TCV: Does this affect the Santa Clara Valley Water District (SCVWD)?

ACWD: Yes it does. Alameda County Flood Control District, Zone 7, also known as Zone 7 Water Agency, located in the Livermore/Pleasanton area supplies water from the South Bay Aqueduct (California Water Project) to three south bay water contractors including Santa Clara Valley Water District. Currently, SCVWD is able to supplement through the San Luis Reservoir, but that supply is being rapidly drawn down and will present a serious problem if the South Bay Aqueduct is compromised for a lengthy period.

TCV: What is the timeframe before there are more serious repercussions from the smelt problem?

ACWD: The problem is that the water held in Bethany Reservoir, will only last seven to ten days. After that period, the South Bay pumping plant will have to shut down further decreasing our deliveries.

TCV: Can we use the reserve water in Kern County?

ACWD: The only way we can use that is through exchanges. If farmers use the water we have stored, we would take water they usually get from the State Water Project. It only works if the Banks pumping plant is operating bringing water to Bethany Reservoir and the South Bay Aqueduct.

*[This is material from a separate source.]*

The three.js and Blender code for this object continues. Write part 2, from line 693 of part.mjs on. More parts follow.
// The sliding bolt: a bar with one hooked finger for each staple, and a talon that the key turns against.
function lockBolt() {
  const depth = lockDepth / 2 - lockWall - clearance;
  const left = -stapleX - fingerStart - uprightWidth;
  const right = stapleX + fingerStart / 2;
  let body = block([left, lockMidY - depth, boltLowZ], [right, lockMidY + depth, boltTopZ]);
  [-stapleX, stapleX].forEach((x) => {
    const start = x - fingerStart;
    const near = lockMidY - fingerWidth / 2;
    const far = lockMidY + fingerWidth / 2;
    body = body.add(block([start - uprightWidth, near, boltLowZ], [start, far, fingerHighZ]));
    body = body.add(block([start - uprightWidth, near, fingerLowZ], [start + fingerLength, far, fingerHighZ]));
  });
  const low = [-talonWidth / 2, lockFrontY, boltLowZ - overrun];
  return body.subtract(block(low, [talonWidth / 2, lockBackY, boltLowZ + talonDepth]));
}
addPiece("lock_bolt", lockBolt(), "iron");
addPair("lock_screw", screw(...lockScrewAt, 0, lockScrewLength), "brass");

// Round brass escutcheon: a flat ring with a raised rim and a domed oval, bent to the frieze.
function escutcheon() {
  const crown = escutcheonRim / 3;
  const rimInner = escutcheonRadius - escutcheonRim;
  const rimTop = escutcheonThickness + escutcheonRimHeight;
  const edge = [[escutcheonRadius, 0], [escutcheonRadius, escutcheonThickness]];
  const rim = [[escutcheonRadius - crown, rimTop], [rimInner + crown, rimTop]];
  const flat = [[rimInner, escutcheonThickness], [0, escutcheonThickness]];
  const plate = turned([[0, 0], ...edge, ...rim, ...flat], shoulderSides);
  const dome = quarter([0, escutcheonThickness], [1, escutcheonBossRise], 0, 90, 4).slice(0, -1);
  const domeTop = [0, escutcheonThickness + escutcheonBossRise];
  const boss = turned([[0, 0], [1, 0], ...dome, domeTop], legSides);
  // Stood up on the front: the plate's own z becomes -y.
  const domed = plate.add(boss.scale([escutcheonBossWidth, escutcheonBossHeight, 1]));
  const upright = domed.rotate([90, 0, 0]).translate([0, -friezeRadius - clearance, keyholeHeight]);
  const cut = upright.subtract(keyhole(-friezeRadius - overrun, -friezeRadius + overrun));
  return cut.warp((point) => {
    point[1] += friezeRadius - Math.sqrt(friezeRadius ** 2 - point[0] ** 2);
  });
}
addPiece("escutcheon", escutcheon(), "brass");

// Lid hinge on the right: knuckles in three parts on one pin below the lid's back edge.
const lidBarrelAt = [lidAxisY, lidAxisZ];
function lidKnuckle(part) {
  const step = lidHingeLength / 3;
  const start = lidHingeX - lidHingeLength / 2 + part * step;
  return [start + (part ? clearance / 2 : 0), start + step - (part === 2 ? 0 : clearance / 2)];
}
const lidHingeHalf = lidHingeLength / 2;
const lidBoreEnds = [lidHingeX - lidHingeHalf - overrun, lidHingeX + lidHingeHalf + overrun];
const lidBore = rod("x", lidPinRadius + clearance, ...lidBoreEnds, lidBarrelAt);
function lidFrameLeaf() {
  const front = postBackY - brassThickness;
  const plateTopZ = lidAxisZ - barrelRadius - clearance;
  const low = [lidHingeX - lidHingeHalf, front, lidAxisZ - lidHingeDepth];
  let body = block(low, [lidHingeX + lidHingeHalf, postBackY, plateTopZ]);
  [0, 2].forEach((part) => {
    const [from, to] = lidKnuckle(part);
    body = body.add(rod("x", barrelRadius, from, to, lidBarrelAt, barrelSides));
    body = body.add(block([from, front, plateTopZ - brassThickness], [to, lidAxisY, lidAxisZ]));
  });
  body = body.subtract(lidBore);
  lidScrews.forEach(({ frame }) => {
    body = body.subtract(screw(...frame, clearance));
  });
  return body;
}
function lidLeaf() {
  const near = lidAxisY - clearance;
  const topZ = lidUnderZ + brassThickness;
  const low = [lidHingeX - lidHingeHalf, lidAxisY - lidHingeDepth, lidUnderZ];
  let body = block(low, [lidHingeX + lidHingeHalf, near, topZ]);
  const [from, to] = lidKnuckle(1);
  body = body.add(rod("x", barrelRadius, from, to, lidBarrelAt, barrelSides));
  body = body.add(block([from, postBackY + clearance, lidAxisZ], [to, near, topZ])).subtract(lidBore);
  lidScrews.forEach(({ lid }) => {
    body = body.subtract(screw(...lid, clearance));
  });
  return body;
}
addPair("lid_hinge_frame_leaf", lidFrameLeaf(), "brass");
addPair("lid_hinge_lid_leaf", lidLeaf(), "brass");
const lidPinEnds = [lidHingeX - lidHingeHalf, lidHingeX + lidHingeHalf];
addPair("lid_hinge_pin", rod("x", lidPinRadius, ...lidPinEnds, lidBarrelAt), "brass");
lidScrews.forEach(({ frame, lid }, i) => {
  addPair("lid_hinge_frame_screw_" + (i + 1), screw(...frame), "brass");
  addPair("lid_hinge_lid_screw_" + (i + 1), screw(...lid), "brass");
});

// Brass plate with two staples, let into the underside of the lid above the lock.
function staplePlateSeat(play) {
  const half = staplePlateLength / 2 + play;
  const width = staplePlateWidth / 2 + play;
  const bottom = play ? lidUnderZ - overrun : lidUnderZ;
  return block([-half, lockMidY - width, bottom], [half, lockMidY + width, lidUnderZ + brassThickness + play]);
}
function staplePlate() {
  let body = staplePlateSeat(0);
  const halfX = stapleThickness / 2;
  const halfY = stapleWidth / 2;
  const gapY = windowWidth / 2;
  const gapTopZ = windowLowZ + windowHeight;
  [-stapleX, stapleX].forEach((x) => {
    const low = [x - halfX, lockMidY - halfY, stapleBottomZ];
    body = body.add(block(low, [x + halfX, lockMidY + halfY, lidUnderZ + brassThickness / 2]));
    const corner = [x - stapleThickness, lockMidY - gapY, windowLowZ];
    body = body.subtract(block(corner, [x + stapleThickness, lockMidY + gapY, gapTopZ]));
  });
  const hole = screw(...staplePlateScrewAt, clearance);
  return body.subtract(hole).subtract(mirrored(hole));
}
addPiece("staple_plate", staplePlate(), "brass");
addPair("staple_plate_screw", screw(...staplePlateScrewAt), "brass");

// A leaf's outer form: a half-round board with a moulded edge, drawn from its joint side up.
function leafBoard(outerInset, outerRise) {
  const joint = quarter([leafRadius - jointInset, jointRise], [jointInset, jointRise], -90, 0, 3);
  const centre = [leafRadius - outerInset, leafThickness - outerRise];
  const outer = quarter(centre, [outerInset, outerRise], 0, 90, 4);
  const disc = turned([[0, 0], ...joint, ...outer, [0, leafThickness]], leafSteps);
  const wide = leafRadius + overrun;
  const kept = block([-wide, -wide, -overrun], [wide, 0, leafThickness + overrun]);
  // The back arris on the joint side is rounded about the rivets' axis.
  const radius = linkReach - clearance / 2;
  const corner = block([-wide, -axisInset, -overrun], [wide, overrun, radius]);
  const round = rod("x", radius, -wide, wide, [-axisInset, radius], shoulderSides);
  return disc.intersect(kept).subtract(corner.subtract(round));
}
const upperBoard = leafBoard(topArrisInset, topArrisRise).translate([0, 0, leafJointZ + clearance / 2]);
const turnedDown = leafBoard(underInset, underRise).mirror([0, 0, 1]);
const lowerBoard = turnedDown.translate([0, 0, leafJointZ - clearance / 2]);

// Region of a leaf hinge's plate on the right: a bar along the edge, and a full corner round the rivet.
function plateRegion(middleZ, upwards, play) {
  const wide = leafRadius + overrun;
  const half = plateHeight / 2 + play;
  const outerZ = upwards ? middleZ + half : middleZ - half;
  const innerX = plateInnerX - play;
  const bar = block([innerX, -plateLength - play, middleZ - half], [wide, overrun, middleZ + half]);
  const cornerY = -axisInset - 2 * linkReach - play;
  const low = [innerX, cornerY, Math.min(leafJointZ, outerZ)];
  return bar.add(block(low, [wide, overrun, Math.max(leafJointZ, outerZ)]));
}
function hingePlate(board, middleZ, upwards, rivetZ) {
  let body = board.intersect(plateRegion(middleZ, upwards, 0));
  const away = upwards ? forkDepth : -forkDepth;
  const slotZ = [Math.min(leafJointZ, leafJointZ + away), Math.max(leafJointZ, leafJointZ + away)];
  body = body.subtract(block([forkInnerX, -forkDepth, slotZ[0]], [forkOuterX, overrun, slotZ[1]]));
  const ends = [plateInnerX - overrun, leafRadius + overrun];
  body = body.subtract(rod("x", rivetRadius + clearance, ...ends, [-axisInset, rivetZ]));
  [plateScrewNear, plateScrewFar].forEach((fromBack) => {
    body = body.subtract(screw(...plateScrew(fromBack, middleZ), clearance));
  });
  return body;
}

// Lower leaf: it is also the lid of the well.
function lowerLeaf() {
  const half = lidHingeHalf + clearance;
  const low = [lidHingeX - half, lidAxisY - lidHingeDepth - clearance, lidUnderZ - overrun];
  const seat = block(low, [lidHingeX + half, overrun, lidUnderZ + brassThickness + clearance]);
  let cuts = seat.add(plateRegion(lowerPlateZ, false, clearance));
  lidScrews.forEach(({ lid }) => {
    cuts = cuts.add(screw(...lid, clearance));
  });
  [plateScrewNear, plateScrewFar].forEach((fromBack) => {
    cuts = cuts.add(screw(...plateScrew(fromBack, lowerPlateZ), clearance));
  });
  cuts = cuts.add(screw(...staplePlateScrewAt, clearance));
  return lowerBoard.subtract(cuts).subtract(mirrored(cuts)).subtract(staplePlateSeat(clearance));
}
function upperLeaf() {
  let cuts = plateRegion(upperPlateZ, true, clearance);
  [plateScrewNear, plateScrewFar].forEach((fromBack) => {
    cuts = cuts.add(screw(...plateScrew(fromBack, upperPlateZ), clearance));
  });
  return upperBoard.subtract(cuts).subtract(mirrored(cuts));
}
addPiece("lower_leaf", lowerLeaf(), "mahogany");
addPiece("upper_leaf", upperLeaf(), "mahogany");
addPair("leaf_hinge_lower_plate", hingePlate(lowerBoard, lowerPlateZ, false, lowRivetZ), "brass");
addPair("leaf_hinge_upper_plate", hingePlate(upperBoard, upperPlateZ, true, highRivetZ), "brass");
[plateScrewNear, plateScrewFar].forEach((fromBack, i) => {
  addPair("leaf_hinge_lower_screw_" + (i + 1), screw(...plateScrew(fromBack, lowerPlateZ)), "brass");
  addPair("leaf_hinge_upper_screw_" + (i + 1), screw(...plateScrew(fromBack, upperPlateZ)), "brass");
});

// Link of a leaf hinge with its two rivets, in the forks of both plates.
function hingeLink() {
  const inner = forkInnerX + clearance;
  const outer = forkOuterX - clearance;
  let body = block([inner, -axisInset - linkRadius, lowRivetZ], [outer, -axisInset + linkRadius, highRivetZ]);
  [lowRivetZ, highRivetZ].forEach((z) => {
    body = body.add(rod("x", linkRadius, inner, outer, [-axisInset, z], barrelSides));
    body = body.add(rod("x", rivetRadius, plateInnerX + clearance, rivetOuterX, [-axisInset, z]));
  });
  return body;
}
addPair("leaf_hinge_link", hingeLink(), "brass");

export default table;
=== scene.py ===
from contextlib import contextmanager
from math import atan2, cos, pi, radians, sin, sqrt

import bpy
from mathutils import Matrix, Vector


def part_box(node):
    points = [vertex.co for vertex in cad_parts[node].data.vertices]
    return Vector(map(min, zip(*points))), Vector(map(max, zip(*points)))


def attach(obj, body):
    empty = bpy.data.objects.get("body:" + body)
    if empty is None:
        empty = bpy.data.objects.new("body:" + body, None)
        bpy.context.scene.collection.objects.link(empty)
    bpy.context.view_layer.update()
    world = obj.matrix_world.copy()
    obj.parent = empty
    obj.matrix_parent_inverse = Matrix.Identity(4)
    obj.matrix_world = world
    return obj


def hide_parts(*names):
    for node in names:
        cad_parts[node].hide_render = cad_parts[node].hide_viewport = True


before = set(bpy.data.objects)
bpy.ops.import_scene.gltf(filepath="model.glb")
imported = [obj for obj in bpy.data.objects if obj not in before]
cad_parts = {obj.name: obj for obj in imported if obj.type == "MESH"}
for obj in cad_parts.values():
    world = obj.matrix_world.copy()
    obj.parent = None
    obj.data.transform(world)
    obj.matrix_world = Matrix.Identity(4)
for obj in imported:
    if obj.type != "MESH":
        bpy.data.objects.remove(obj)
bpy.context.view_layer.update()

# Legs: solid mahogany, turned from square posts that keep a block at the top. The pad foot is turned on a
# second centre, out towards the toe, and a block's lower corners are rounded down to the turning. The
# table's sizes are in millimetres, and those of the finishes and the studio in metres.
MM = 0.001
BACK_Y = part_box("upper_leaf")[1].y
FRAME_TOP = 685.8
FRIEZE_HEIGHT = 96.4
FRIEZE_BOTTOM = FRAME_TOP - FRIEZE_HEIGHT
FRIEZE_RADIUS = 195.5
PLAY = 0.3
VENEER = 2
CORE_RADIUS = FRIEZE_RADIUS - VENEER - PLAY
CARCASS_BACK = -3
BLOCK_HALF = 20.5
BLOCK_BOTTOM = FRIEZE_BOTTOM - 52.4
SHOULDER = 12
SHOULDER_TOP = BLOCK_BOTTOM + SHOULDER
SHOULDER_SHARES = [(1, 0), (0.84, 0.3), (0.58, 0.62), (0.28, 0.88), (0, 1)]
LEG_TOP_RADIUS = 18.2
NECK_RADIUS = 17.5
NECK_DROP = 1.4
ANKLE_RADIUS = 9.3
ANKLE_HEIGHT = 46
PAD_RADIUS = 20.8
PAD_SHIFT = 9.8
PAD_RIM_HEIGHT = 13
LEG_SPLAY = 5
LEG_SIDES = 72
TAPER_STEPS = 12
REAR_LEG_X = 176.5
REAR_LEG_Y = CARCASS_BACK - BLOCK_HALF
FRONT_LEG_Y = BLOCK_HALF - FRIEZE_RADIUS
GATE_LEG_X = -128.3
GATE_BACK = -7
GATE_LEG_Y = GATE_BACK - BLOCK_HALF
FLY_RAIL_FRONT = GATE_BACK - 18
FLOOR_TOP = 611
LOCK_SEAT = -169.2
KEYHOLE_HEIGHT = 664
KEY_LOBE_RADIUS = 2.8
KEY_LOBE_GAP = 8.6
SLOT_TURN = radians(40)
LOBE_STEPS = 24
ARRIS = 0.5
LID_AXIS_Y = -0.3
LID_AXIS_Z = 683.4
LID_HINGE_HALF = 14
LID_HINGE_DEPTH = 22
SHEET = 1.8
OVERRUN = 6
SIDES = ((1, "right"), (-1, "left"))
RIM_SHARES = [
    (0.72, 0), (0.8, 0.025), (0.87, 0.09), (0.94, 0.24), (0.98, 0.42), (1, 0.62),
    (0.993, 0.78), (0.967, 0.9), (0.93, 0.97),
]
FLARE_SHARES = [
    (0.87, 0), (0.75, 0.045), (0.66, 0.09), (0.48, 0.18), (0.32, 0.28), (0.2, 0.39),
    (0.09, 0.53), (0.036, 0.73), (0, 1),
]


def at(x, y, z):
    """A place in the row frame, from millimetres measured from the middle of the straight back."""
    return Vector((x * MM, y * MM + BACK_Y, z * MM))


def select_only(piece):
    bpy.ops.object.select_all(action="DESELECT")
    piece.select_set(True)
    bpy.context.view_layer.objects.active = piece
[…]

TCV: If the smelt do not move, what happens?

ACWD: The Department of Water Resources has just announced that they will begin pumping on a very limited basis. This will be enough to refill Bethany Reservoir and allow us to continue receiving water. Federal pumps that are close by have continued to operate at a reduced level with no effect on the smelt. The hope is that even if the problem persists, we will continue to receive water through the aqueduct and ask for voluntary reductions in water usage from ACWD customers as outlined in our statement.

The news, so far, is not promising since Delta water temperature has not increased enough to cause the smelt to move and predictions are for this to happen no earlier than next month.